**Description of the task:** Copy every line of the data in which the word "three" occurs.

**Provided records:**
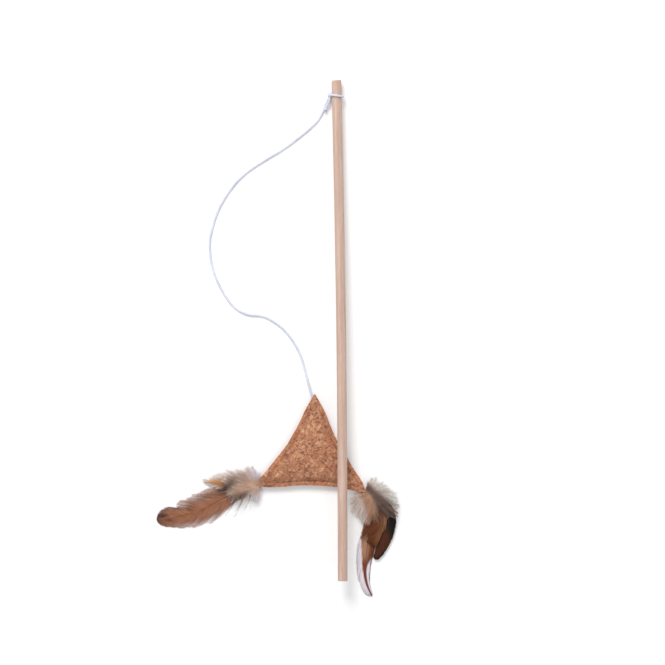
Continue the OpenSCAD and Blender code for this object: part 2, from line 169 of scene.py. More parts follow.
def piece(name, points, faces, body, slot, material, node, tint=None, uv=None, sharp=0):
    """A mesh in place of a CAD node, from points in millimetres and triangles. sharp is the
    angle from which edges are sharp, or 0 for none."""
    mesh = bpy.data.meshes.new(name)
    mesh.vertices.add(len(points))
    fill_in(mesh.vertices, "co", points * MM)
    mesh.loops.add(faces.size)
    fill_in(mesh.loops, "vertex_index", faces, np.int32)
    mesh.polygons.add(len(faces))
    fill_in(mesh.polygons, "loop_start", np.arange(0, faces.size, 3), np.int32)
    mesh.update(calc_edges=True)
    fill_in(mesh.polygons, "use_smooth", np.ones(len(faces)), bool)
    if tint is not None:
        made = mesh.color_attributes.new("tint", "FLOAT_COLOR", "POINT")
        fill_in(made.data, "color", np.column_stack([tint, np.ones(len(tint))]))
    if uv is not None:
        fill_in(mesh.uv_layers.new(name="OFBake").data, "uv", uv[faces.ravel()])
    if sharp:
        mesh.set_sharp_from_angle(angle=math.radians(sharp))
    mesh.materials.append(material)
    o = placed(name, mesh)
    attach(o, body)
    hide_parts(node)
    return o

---

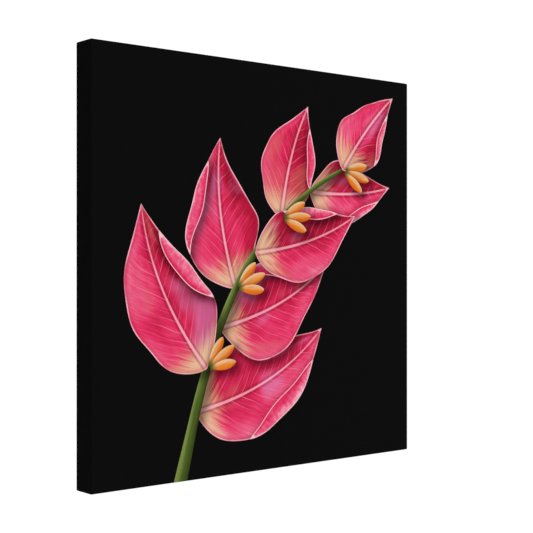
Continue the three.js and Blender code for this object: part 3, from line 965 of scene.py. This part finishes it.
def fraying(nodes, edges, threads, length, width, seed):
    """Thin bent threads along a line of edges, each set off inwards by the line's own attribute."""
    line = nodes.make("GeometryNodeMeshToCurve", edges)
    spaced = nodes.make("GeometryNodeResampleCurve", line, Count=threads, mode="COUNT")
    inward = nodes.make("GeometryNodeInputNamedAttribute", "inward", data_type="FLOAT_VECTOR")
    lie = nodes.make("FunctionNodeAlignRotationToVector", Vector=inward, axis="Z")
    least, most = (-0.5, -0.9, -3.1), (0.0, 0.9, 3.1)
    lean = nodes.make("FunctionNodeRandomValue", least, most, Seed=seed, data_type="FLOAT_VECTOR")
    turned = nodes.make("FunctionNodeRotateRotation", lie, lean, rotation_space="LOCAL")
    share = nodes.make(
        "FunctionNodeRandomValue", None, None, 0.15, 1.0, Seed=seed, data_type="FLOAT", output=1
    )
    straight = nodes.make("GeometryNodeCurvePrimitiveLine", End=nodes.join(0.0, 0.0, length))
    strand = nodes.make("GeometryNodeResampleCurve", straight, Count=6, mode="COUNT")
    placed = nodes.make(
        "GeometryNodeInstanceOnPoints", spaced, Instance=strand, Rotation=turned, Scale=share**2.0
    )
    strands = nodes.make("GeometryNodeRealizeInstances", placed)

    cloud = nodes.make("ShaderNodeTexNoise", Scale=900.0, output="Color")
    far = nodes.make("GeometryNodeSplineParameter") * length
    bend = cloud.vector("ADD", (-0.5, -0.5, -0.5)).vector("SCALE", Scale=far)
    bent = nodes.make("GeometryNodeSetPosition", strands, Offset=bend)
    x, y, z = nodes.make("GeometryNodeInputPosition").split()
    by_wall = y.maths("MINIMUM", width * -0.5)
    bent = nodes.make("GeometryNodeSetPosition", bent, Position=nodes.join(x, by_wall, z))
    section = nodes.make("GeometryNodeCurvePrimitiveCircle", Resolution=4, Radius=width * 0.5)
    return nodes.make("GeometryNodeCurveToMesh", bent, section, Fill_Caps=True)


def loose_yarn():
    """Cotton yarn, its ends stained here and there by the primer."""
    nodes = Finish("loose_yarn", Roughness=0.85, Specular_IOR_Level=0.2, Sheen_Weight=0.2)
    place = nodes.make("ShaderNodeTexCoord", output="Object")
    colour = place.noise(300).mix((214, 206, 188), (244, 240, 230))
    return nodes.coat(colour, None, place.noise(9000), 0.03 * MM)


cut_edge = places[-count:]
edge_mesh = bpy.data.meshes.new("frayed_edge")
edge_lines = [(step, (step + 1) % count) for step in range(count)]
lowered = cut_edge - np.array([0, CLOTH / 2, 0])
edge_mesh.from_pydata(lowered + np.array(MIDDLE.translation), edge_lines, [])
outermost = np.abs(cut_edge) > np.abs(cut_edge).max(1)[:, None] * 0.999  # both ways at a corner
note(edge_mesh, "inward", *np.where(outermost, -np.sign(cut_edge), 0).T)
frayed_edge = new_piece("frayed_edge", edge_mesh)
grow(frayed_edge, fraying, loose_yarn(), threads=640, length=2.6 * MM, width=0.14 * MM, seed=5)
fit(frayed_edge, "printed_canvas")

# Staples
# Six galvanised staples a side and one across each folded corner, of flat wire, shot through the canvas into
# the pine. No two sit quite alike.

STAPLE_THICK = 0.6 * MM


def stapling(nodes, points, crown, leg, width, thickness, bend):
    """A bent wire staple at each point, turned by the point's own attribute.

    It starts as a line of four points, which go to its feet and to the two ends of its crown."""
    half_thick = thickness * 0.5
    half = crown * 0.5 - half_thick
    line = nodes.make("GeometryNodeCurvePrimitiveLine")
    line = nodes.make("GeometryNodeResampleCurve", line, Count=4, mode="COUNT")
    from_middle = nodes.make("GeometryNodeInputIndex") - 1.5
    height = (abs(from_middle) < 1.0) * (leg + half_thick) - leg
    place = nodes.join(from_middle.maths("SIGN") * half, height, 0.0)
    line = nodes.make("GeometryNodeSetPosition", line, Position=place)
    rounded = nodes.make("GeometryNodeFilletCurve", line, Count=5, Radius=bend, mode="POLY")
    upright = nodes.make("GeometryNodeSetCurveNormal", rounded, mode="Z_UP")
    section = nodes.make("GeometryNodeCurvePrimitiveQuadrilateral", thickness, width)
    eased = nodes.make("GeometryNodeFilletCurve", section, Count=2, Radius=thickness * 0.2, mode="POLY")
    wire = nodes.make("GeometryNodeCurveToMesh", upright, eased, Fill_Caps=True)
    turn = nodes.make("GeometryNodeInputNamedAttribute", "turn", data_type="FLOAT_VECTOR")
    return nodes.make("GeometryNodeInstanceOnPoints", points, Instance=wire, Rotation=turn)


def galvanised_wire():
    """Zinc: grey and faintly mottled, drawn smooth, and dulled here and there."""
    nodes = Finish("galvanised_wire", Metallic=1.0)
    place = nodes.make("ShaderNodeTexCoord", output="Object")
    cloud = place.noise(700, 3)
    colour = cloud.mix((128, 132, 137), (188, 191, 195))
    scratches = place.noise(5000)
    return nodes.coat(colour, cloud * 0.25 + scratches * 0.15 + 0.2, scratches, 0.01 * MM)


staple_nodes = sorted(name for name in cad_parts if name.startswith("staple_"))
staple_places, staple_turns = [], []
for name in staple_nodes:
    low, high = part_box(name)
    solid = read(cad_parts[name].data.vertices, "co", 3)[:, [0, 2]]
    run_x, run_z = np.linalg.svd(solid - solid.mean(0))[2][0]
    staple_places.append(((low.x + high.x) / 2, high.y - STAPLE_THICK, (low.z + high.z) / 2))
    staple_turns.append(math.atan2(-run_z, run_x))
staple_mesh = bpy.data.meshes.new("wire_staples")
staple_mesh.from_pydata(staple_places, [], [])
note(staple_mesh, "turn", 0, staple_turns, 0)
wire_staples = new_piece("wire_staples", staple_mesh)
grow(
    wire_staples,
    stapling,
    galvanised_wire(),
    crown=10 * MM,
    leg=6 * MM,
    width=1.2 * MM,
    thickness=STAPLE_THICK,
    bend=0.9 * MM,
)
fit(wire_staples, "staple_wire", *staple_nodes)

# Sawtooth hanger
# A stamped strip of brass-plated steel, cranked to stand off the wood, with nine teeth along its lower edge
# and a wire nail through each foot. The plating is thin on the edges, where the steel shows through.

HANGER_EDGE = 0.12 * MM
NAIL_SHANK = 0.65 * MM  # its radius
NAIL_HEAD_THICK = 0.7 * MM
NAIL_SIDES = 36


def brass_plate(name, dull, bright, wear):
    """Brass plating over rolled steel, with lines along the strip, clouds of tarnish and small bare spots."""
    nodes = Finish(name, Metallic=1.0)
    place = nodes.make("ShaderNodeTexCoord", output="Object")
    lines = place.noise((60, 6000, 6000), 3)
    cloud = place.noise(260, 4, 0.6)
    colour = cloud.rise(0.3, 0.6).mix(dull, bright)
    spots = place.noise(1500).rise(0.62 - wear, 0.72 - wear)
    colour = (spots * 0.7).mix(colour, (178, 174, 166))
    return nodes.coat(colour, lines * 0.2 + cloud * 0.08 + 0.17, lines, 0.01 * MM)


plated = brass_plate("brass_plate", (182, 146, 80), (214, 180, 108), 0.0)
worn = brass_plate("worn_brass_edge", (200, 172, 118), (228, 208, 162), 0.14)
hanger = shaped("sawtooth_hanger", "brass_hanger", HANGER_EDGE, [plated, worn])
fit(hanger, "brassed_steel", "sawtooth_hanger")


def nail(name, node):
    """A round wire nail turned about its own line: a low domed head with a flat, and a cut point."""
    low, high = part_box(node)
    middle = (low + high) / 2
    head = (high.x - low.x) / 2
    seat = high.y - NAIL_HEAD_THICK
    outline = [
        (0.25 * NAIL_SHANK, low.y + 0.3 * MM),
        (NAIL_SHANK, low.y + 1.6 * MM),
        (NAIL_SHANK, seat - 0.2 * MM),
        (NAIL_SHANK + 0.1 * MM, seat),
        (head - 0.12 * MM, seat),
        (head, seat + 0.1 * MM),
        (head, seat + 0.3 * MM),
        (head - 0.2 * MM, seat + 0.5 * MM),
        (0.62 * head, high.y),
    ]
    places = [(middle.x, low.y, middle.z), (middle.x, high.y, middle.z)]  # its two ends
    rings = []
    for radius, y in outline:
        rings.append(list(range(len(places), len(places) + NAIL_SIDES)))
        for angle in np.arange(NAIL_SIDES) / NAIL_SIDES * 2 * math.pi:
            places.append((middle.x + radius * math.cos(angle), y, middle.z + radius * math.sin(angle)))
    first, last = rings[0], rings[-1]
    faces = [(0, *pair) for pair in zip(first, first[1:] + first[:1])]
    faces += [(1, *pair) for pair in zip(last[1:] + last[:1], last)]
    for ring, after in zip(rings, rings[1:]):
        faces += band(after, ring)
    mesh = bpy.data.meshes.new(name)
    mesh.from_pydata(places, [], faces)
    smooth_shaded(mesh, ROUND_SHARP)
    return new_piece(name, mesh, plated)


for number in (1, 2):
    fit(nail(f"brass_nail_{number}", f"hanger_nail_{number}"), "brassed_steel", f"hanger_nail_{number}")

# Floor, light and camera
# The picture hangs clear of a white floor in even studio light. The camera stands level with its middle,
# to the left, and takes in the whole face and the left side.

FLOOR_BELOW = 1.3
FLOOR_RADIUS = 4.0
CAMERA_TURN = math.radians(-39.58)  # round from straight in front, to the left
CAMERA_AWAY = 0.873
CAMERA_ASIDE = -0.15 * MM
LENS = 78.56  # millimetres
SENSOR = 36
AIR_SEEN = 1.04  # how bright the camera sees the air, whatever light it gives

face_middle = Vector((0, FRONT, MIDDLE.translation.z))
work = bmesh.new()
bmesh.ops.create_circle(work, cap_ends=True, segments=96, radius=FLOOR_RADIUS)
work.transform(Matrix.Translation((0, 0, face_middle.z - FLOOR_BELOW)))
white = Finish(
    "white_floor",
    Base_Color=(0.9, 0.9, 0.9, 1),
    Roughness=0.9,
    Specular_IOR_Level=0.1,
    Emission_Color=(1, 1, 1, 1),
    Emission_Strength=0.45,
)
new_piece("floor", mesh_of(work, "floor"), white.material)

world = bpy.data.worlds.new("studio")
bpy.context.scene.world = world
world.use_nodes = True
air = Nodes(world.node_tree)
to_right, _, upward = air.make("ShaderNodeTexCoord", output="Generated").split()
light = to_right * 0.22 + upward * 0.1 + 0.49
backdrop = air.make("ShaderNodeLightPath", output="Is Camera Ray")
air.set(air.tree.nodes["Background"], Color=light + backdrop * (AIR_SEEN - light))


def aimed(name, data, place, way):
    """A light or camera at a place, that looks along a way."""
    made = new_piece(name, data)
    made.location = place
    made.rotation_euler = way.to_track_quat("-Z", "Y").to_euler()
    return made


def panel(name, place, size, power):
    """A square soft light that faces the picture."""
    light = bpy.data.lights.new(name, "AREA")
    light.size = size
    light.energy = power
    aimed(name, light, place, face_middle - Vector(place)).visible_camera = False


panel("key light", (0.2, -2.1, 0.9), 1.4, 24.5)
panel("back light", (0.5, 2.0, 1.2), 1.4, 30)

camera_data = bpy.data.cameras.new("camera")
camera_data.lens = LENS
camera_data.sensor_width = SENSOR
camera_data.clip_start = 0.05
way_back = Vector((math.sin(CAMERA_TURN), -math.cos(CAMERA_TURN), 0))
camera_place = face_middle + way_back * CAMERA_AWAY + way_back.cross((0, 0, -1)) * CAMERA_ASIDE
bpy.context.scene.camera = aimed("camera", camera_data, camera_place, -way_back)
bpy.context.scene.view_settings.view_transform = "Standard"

==

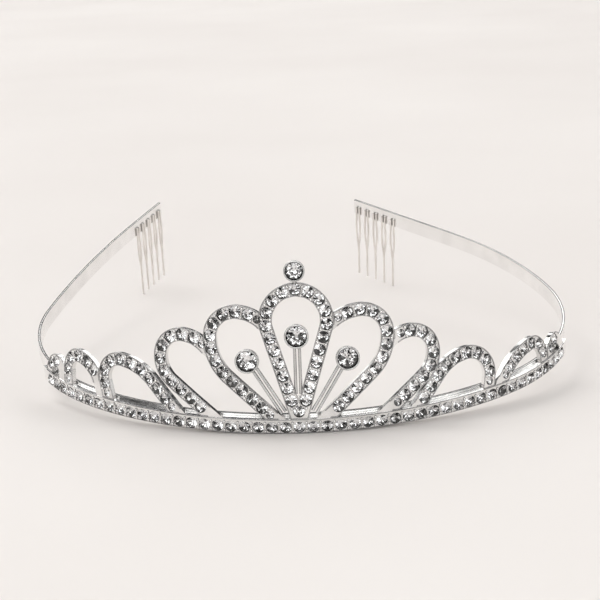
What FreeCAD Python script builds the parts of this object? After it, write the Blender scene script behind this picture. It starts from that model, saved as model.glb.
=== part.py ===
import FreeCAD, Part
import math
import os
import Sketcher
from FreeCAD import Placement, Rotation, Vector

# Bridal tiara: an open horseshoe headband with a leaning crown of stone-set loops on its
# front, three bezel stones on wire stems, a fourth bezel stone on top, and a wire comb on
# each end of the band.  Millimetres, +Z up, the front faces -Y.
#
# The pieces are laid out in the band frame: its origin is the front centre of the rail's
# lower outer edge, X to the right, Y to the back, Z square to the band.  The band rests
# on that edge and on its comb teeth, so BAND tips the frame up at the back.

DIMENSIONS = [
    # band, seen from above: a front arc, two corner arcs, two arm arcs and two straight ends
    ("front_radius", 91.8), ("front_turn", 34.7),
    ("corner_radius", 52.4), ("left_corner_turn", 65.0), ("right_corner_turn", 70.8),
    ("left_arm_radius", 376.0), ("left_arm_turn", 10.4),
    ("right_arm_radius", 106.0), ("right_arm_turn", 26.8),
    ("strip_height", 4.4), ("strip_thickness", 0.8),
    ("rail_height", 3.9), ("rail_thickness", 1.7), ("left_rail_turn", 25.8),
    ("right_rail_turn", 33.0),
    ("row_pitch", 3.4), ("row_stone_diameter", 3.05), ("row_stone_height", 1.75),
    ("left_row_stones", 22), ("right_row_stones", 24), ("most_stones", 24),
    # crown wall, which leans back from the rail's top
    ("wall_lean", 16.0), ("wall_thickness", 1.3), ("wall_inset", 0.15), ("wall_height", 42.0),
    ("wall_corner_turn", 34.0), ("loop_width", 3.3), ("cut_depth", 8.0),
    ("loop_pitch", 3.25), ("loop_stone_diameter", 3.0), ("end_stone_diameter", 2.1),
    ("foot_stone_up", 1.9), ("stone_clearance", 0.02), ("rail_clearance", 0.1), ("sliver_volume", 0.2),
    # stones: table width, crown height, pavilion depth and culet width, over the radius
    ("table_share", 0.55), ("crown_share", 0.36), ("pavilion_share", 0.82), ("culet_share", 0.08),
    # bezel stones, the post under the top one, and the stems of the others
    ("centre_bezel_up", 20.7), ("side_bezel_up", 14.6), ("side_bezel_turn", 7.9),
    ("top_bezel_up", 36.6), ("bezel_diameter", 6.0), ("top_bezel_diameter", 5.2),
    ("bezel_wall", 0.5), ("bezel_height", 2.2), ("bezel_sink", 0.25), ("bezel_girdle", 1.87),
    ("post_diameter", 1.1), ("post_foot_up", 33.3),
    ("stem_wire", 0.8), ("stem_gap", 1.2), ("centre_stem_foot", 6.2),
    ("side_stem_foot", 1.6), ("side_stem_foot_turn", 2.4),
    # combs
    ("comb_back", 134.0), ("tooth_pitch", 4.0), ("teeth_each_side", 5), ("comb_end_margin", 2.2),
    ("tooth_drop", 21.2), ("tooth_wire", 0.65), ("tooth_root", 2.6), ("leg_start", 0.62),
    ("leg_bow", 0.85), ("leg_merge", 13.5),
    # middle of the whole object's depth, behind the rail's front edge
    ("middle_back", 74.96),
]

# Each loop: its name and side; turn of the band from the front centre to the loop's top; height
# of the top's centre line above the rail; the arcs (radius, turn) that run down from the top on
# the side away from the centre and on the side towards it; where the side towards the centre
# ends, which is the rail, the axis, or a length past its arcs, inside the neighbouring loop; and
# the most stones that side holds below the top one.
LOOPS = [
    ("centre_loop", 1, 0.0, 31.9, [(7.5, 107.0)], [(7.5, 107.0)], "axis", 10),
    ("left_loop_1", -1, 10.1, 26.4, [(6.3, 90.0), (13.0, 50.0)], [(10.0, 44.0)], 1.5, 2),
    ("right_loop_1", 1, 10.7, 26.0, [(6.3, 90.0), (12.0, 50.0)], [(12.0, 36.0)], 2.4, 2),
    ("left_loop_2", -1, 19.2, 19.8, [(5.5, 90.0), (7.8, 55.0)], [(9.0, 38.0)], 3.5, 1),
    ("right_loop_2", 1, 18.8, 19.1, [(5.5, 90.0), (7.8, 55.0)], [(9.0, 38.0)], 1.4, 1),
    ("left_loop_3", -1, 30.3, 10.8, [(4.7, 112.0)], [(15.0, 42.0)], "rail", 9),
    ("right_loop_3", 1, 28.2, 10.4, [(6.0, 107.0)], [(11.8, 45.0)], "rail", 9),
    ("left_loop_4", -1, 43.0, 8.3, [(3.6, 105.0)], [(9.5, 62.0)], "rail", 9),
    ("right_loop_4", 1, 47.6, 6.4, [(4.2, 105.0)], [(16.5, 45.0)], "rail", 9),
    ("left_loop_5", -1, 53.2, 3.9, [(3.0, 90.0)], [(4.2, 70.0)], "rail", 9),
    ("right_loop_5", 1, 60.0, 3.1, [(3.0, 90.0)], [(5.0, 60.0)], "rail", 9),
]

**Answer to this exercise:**
Continue the three.js and Blender code for this object: part 3, from line 965 of scene.py. This part finishes it.
# front, three bezel stones on wire stems, a fourth bezel stone on top, and a wire comb on